Monday, May 11, 2020

Surprised by Joy Davidman

The late-in-life romance of C.S. Lewis and Joy Davidman must be one of the most famous literary love stories of the 20th century. Lewis, a respected authority on Medieval and Renaissance literature and popular author of books about Christianity, and Davidman, a poet and novelist who was a former atheist, former Communist and former Jew who converted to Christianity, have been the subject of numerous books and even a notable film, Shadowlands, starring Anthony Hopkins and Debra Winger.

Yet these accounts have generally been from the point of view of Lewis. We see how she impacted his life. One of the pleasures of Joy: Poet, Seeker, and the Woman Who Captivated C.S. Lewis by Abigail Santamaria is that it reveals how he impacted her life.

Joy's parents were strict and unaffectionate. A less than perfect report card usually meant a slap in the face from her father. Throughout her youth she dreamed of Fairyland, a yearning very much like what Lewis describes in several of his books. She sought her Fairyland in her poetry, in the Communist Party and the Soviet Union (she once idolized Stalin much as she later idolized Lewis) and even in an early form of L. Ron Hubbard's Scientology. She married a fellow Communist, Bill Gresham, also a writer, and they had two sons.

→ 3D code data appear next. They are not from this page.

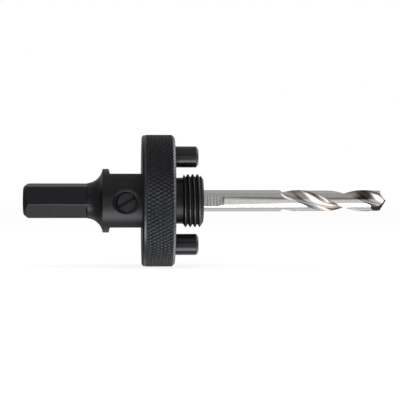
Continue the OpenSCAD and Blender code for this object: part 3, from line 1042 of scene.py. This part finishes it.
def makeCollar(sizes, knurl):
    values = dict(knurl)
    values["Rear"] = sizes["rearX"]
    values["Width"] = sizes["frontX"] - sizes["rearX"]
    values["Radius"] = sizes["radius"]
    values["Rear Chamfer"] = sizes["rearChamfer"]
    values["Front Chamfer"] = sizes["frontChamfer"]
    collar = grownPiece(emptyPiece("driveCollar"), knurlTree(collarSteel), values)
    tool = barPiece("collarBore", doubleD(sizes["boreRadius"], sizes["boreFlats"]),
                    (sizes["rearX"] - 1, sizes["frontX"] + 1))
    half = sizes["grooveWidth"] / 2
    combine(tool, turnedPiece("ringGroove", [
        (sizes["grooveX"] - half, 0),
        (sizes["grooveX"] - half, sizes["grooveRadius"]),
        (sizes["grooveX"] + half, sizes["grooveRadius"]),
        (sizes["grooveX"] + half, 0)], 128), "UNION")
    for side in (1, -1):
        combine(tool, turnedPiece("pinHole", [
            (sizes["frontX"] - sizes["pinHoleDepth"], 0),
            (sizes["frontX"] - sizes["pinHoleDepth"], sizes["pinHole"]),
            (sizes["frontX"] + 1, sizes["pinHole"]),
            (sizes["frontX"] + 1, 0)], 64, Matrix.Translation((0, 0, side * sizes["pinZ"] * mm))), "UNION")
    combine(collar, tool)
    finishMesh(collar, collarSteel, 20)
    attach(collar, "collar")
    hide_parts("drive_collar")


makeCollar(collarSizes, knurlSizes)


# Drive pins
pinSizes = {
    "frontX": 0.28,
    "reach": 7.22,
    "radius": 3.175,
    "z": 13.1,
    "tailRadius": 2.775,
    "tailLength": 5.78,
    "chamferLength": 0.65,
    "chamferDepth": 0.95,
}


def makePin(name, node, side, sizes):
    end = sizes["frontX"] + sizes["reach"]
    rear = sizes["frontX"] - sizes["tailLength"]
    pin = turnedPiece(name, softened([
        (rear, 0, 0),
        (rear, sizes["tailRadius"], 0.2),
        (sizes["frontX"], sizes["tailRadius"], 0),
        (sizes["frontX"], sizes["radius"], 0.05),
        (end - sizes["chamferLength"], sizes["radius"], 0.3),
        (end, sizes["radius"] - sizes["chamferDepth"], 0.3),
        (end, 0, 0)]), 128, Matrix.Translation((0, 0, side * sizes["z"] * mm)))
    finishMesh(pin, pinSteel)
    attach(pin, "collar")
    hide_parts(node)


makePin("drivePinUpper", "drive_pin_upper", 1, pinSizes)
makePin("drivePinLower", "drive_pin_lower", -1, pinSizes)


# Pilot drill
drillSizes = {
    "radius": 3.175,
    "rearX": -19.0,
    "tipX": 64.0,
    "rearChamfer": 0.4,
    "flatDepth": 0.4,
    "flatLength": 31.6,
    "flatRunout": 12.0,
    "flatTurn": 3.2,
}
fluteSizes = {
    "length": 32.0,
    "runout": 6.0,
    "lead": 39.5,
    "turn": 38.5,
    "webHalf": 0.55,
    "lipRadius": 5.0,
    "heelRadius": 1.75,
    "margin": 0.55,
    "landDrop": 0.12,
    "outside": 4.3,
}
pointSizes = {
    "angle": 118.0,
    "lipRelief": 11.0,
    "lipLean": 66.5,
    "heelFall": (-1.3, -0.95),  # how steeply the heel falls away, in Y and in Z
    "heelLift": 0.06,
}


def edgeAngle(arc, web, r):
    c = web + arc
    return math.acos((r * r + c * c - arc * arc) / (2 * r * c))


def fluteSection(drill, sizes):
    # Closed outline of what one flute and the cleared land behind it take away
    web, lip, heel = sizes["webHalf"], sizes["lipRadius"], sizes["heelRadius"]
    r, out = drill["radius"], sizes["outside"]
    low = r - sizes["landDrop"]
    path = []

    def arcPoint(arc, a):
        return (web + arc - arc * math.cos(a), arc * math.sin(a))

    lipEnd = math.radians(46)
    for k in range(15):
        path.append(arcPoint(lip, -lipEnd * (1 - k / 14)))
    c = web + heel
    edge = edgeAngle(heel, web, low)
    heelEnd = math.atan2(low * math.sin(edge), c - low * math.cos(edge))
    for k in range(1, 13):
        path.append(arcPoint(heel, heelEnd * k / 12))
    marginFrom = math.pi - edgeAngle(lip, web, r) - sizes["margin"] / r
    for k in range(1, 13):
        a = edge + (marginFrom - 0.02 - edge) * k / 12
        path.append((low * math.cos(a), low * math.sin(a)))
    path.append((out * math.cos(marginFrom), out * math.sin(marginFrom)))
    first = math.atan2(path[0][1], path[0][0])
    for k in range(1, 10):
        a = marginFrom + (first - marginFrom) * k / 10
        path.append((out * math.cos(a), out * math.sin(a)))
    return path


def fluteTree(steel):
    # Winds a straight bar round X, and lifts it out of the drill along its run-out
    sockets = {"Start": 32.0, "Tip": 64.0, "Runout": 6.0, "Depth": 2.625, "Lead": 39.5, "Turn": 45.0}
    tree, given = newTree("fluteTool", sockets)
    spot = addNode(tree, "GeometryNodeInputPosition").outputs[0]
    split = addNode(tree, "ShaderNodeSeparateXYZ", Vector=spot)
    x = maths(tree, "DIVIDE", split.outputs["X"], mm)
    past = maths(tree, "SUBTRACT", x, given["Start"])
    left = maths(tree, "MAXIMUM", maths(tree, "SUBTRACT", given["Runout"], past), 0.0)
    square = maths(tree, "MULTIPLY", given["Runout"], given["Runout"])
    wheel = maths(tree, "MULTIPLY_ADD", given["Depth"], given["Depth"], square)
    wheel = maths(tree, "DIVIDE", wheel, maths(tree, "MULTIPLY", given["Depth"], 2.0))
    side = maths(tree, "SUBTRACT", maths(tree, "MULTIPLY", wheel, wheel), maths(tree, "MULTIPLY", left, left))
    lift = maths(tree, "MULTIPLY", maths(tree, "SUBTRACT", wheel, maths(tree, "SQRT", side)), mm)
    flat = addNode(tree, "ShaderNodeCombineXYZ", Y=split.outputs["Y"], Z=split.outputs["Z"])
    size = addNode(tree, "ShaderNodeVectorMath", {"operation": "LENGTH"})
    feed(tree, flat.outputs[0], size.inputs[0])
    grow = maths(tree, "ADD", maths(tree, "DIVIDE", lift, size.outputs["Value"]), 1.0)
    spread = addNode(tree, "ShaderNodeVectorMath", {"operation": "SCALE"})
    feed(tree, flat.outputs[0], spread.inputs[0])
    feed(tree, grow, spread.inputs["Scale"])
    wound = maths(tree, "DIVIDE", maths(tree, "SUBTRACT", x, given["Tip"]), given["Lead"])
    angle = maths(tree, "MULTIPLY_ADD", wound, 360.0, given["Turn"])
    spin = addNode(tree, "ShaderNodeVectorRotate", {"rotation_type": "X_AXIS"})
    feed(tree, spread.outputs[0], spin.inputs["Vector"])
    feed(tree, maths(tree, "RADIANS", angle), spin.inputs["Angle"])
    back = addNode(tree, "ShaderNodeCombineXYZ", X=split.outputs["X"])
    total = addNode(tree, "ShaderNodeVectorMath", {"operation": "ADD"})
    feed(tree, spin.outputs[0], total.inputs[0])
    feed(tree, back.outputs[0], total.inputs[1])
    placed = addNode(tree, "GeometryNodeSetPosition", Geometry=given["Geometry"], Position=total.outputs[0])
    closeTree(tree, placed.outputs[0], steel)
    return tree


def pointBlank(drill, flute, sizes):
    # Everything behind the four ground faces of the point, two behind each lip
    slope = 1 / math.tan(math.radians(sizes["angle"] / 2))
    lipRise = math.tan(math.radians(sizes["lipRelief"]))
    mesh = bmesh.new()
    bmesh.ops.create_cube(mesh, size=1)
    box = Matrix.Diagonal((0.1, 0.012, 0.012, 1))
    bmesh.ops.transform(mesh, matrix=Matrix.Translation((0.022, 0, 0)) @ box, verts=mesh.verts)
    for half in (0, 180):
        a = math.radians(flute["turn"] - sizes["lipLean"] + half)
        lipFall = (slope * math.cos(a) + lipRise * math.sin(a), slope * math.sin(a) - lipRise * math.cos(a))
        side = 1 if half == 0 else -1
        heelFall = [side * part for part in sizes["heelFall"]]
        for height, way in ((0, lipFall), (sizes["heelLift"], heelFall)):
            fall = Vector((1, *way))
            cut = bmesh.ops.bisect_plane(
                mesh, geom=mesh.verts[:] + mesh.edges[:] + mesh.faces[:], dist=1e-7,
                plane_co=((drill["tipX"] + height) * mm, 0, 0), plane_no=fall.normalized(), clear_outer=True)
            rim = [part for part in cut["geom_cut"] if isinstance(part, bmesh.types.BMEdge)]
            bmesh.ops.contextual_create(mesh, geom=rim)
    return newPiece("pointBlank", mesh)


def makeDrill(drill, flute, point):
    r = drill["radius"]
    body = turnedPiece("pilotDrill", softened([
        (drill["rearX"], 0, 0),
        (drill["rearX"], r - drill["rearChamfer"], 0.08),
        (drill["rearX"] + drill["rearChamfer"], r, 0.08),
        (drill["tipX"] + 0.5, r, 0),
        (drill["tipX"] + 0.5, 0, 0)]), 144)

    # The flat that the set screw bears on, with its curved run-out
    depth = -r + drill["flatDepth"]
    end = drill["rearX"] + drill["flatLength"]
    reach = math.sqrt(drill["flatRunout"] ** 2 - (drill["flatRunout"] - drill["flatDepth"] - 0.3) ** 2)
    outline = [(drill["rearX"] - 1, -r - 1), (drill["rearX"] - 1, depth)]
    for k in range(13):
        x = reach * k / 12
        y = depth - drill["flatRunout"] + math.sqrt(drill["flatRunout"] ** 2 - x * x)
        outline.append((end + x, y))
    outline.append((end + reach, -r - 1))
    flat = barPiece("drillFlat", outline, (-5, 5), along="Y")
    flat.data.transform(Matrix.Rotation(math.radians(drill["flatTurn"] - 90), 4, "X"))
    combine(body, flat)

    tree = fluteTree(drillSteel)
    section = fluteSection(drill, flute)
    start = drill["tipX"] - flute["length"]
    for half in (0, 180):
        bar = barPiece("fluteTool", section, (start - 0.9, drill["tipX"] + 1.2), 100)
        combine(body, grownPiece(bar, tree, {
            "Start": start, "Tip": drill["tipX"], "Runout": flute["runout"],
            "Depth": r - flute["webHalf"], "Lead": flute["lead"], "Turn": flute["turn"] + half}))
    combine(body, pointBlank(drill, flute, point), "INTERSECT")
    finishMesh(body, drillSteel, 24)
    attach(body, "pilot")
    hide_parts("pilot_drill")


makeDrill(drillSizes, fluteSizes, pointSizes)


# Friction ring keeps the frame's own shape
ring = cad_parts["friction_ring"]
ring.data.materials.clear()
ring.data.materials.append(ringSteel)
print("friction ring painted")
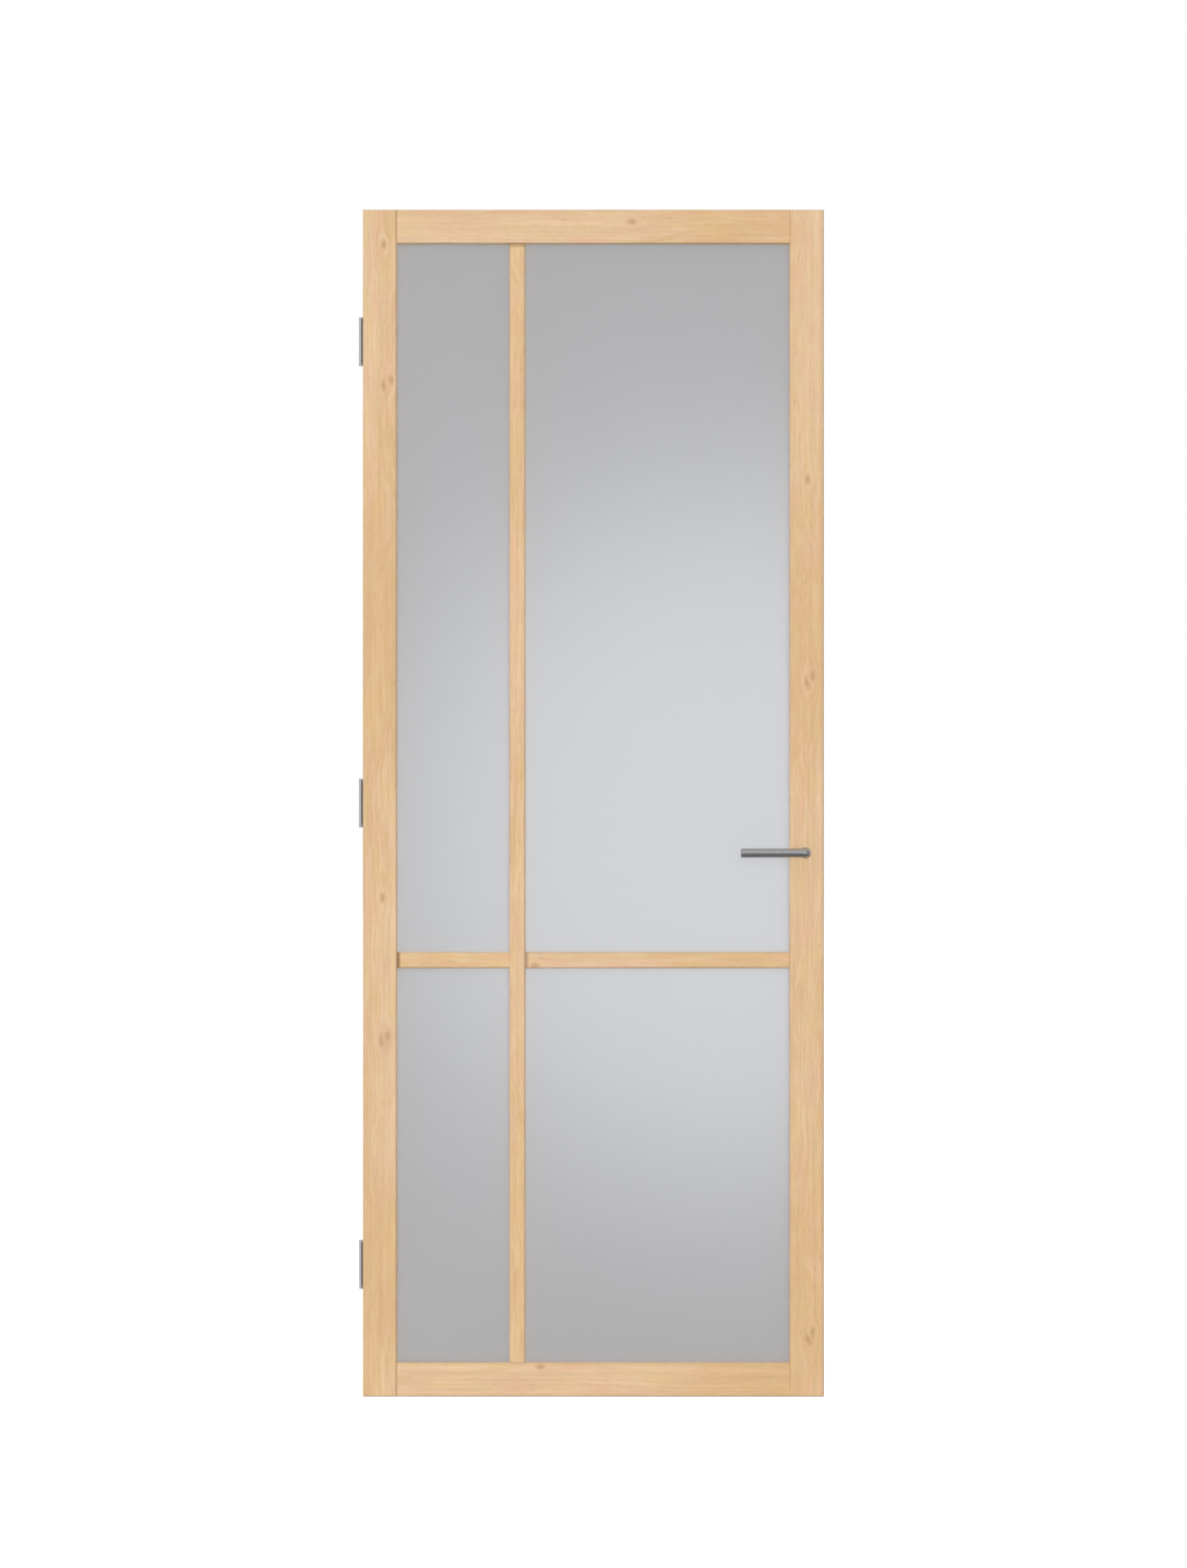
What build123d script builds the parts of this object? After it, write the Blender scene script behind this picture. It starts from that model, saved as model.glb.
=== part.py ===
from build123d import *
import os

# A glazed interior door leaf: an oak frame round one sheet of satin glass, with bars planted
# on both faces of the glass, three butt hinges and a sprung lever set on a magnetic latch.
# Millimetres. The front faces -Y, the hinge edge is at -X and +Z is up. The origin is on the
# back of the lower hinge's frame plate, halfway through the leaf's thickness and halfway up
# that plate.

# Leaf frame
LEAF_WIDTH = 880.0
LEAF_HEIGHT = 2266.0
LEAF_THICKNESS = 40.0
STILE_WIDTH = 65.0
RAIL_WIDTH = 65.0
ARRIS_RADIUS = 2.0
TENON_LENGTH = 30.0
TENON_THICKNESS = 10.0
TENON_MARGIN = 12.0  # from the rail's edges to the tenon's
MORTISE_SPARE = 2.0  # room past the tenon's end

# Glazing
GLASS_THICKNESS = 6.0
GLASS_EDGE_GAP = 2.0
REBATE_WIDTH = 10.0
TAPE_THICKNESS = 2.0
TAPE_WIDTH = 7.0
TAPE_SETBACK = 1.5  # from the sight line into the rebate

# Bars planted on the glass
BAR_WIDTH = 30.0
BAR_ARRIS = 1.5
BAR_END_GAP = 0.5
VERTICAL_BAR_OFFSET = 295.0  # leaf's hinge edge to the bar's centre line
VERTICAL_BAR_RECESS = 3.0  # below the face of the stiles and rails
HORIZONTAL_BAR_HEIGHT = 833.0  # leaf's bottom to the bar's centre line
HORIZONTAL_BAR_RECESS = 6.0

# Butt hinges
HINGE_HEIGHT = 89.0
HINGE_END_DISTANCE = 250.0  # leaf's ends to the centres of the end hinges
DOOR_GAP = 3.0
PLATE_THICKNESS = 3.0
PLATE_MARGIN = 7.0  # leaf's front face to the plates' free edge
PLATE_CORNER_RADIUS = 8.0
PLATE_FIT = 0.1
PIN_RADIUS = 4.0
PIN_CLEARANCE = 0.05
PIN_HEAD_HEIGHT = 2.5
PIN_HEAD_CHAMFER = 1.0
KNUCKLE_WALL = 3.0
KNUCKLE_COUNT = 5
KNUCKLE_GAP = 0.3
KNUCKLE_STANDOFF = 0.5  # barrel to the leaf's back face
SWING_CLEARANCE = 0.4
SCREW_HOLE_RADIUS = 2.4
SCREW_HEAD_RADIUS = 4.2
OUTER_SCREW_SPACING = 68.0
OUTER_SCREW_INSET = 9.0  # from the plate's free edge
INNER_SCREW_SPACING = 28.0
INNER_SCREW_INSET = 22.0

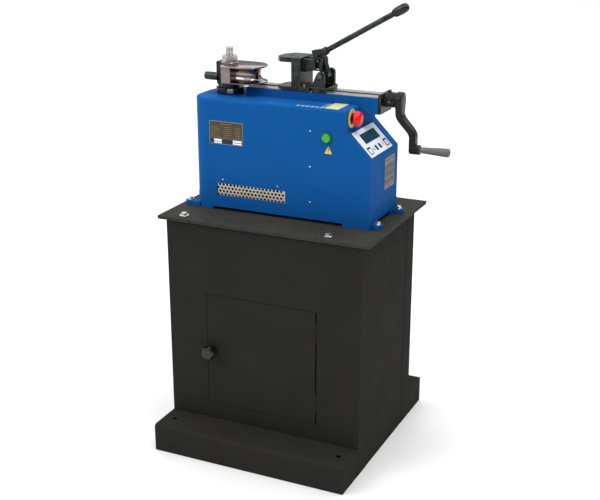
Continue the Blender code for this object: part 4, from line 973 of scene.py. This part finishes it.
# ---------------------------------------------------------------- studio
FLOOR_HALF, WORLD_STRENGTH = 30.0, 0.30
CAMERA_PLACE, CAMERA_DOWN, CAMERA_TURN = (1.274, -2.685, 1.581), 19.138, 24.997
LENS, SENSOR = 66.61, 36.0
LIGHTS = {  # name: place, target, size across and along, watts
    "sky_panel": ((-4.0, 3.0, 6.5), (-4.0, 3.0, 0.0), (20.0, 28.0), 2200),
    "key": ((-1.9, -2.4, 2.9), (0, 0, 0.75), (1.6, 1.6), 30),
    "rim": ((1.6, 1.6, 2.2), (0.1, 0, 0.9), (0.5, 1.2), 3),
    "console_light": ((1.3, -0.4, 3.6), (0.25, 0.0, 0.9), (0.8, 0.8), 25),
}


def area_light(name, place, target, size, energy):
    """A white rectangular lamp that faces its target."""
    data = bpy.data.lights.new(name, "AREA")
    data.shape = "RECTANGLE"
    data.size, data.size_y = size
    data.energy = energy
    lamp = bpy.data.objects.new(name, data)
    lamp.location = place
    lamp.rotation_euler = (Vector(target) - Vector(place)).to_track_quat("-Z", "Y").to_euler()
    bpy.context.scene.collection.objects.link(lamp)


def pale_floor():
    """A wide, plain floor with a faint unevenness of tone."""
    material, tree, shader = new_material("pale_floor")
    cloud = noise(tree, coordinates(tree), 1.5, 3.0)
    tree.links.new(blend_colour(tree, cloud, (0.86, 0.86, 0.86), (0.90, 0.90, 0.90)),
                   shader.inputs["Base Color"])
    shader.inputs["Roughness"].default_value = 0.75
    floor = bpy.data.objects.new("floor", bpy.data.meshes.new("floor"))
    mesh = bmesh.new()
    bmesh.ops.create_grid(mesh, x_segments=8, y_segments=8, size=FLOOR_HALF)
    mesh.to_mesh(floor.data)
    mesh.free()
    floor.data.materials.append(material)
    bpy.context.scene.collection.objects.link(floor)


def studio():
    """Floor, soft light and the camera of the main view."""
    pale_floor()
    world = bpy.data.worlds.new("studio")
    world.use_nodes = True
    sky = world.node_tree.nodes["Background"]
    sky.inputs["Color"].default_value = (1.0, 1.0, 1.0, 1.0)
    sky.inputs["Strength"].default_value = WORLD_STRENGTH
    scene = bpy.context.scene
    scene.world = world
    for name, setting in LIGHTS.items():
        area_light(name, *setting)
    scene.view_settings.view_transform = "Standard"
    camera = bpy.data.objects.new("camera", bpy.data.cameras.new("camera"))
    camera.data.sensor_width = SENSOR
    camera.data.lens = LENS
    camera.data.clip_end = 100.0
    camera.location = CAMERA_PLACE
    camera.rotation_euler = (math.radians(90.0 - CAMERA_DOWN), 0.0, math.radians(CAMERA_TURN))
    scene.collection.objects.link(camera)
    scene.camera = camera


def main():
    dress_nodes()
    bolts()
    panel_screws()
    rating_plate()
    hazard_triangle()
    end_label()
    scale_label()
    console()
    emergency_stop()
    start_button()
    grille()
    spindle()
    washer_and_nut()
    former()
    lead_screw()
    crank()
    crank_handle()
    lever()
    yoke_details()
    door_knob()
    studio()


main()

Reading books by C.S. Lewis and experiencing a profound religious experience when, still an atheist, she bowed in desperation to pray, her life was transformed. Bill changed, too, and together they joined a Presbyterian Church, both even becoming officers in the church. Bill was the more commercially successful writer of the pair, selling one of his novels to Hollywood, but he drank too much, once fired a rifle in their house while the boys slept and was sometimes unfaithful.

And then Joy began pursuing Lewis, as if he were her Fairyland. She wrote to him, Lewis responded and a long correspondence began. Then she left for England for several months, supposedly to do research for a book, although her real purpose was to meet Lewis and, if possible, win the heart of this contented bachelor who lived in Oxford with his brother. Despite the fact that her husband was alcoholic and attracted to other women, she left their children in the care of Bill and Renee, Joy's pretty cousin, a woman fleeing her own husband. When Bill and Renee fell in love, Joy portrayed it to Lewis as a betrayal, although Santamaria suggests it may have been her plan all along.

In time Joy took her boys to England, she and Bill divorced and she and Lewis were married twice, once in a civil ceremony and again in a Christian one.

Joy Davidman does not come through as a particularly admirable person even in her own biography, yet the author leaves no suggestion at the end that Lewis was ever deceived or taken advantage of. He loved Joy Davidman with all his heart and grieved deeply after her premature death from cancer. Imperfect though she may have been, she made his own imperfect life seem briefly like Fairyland.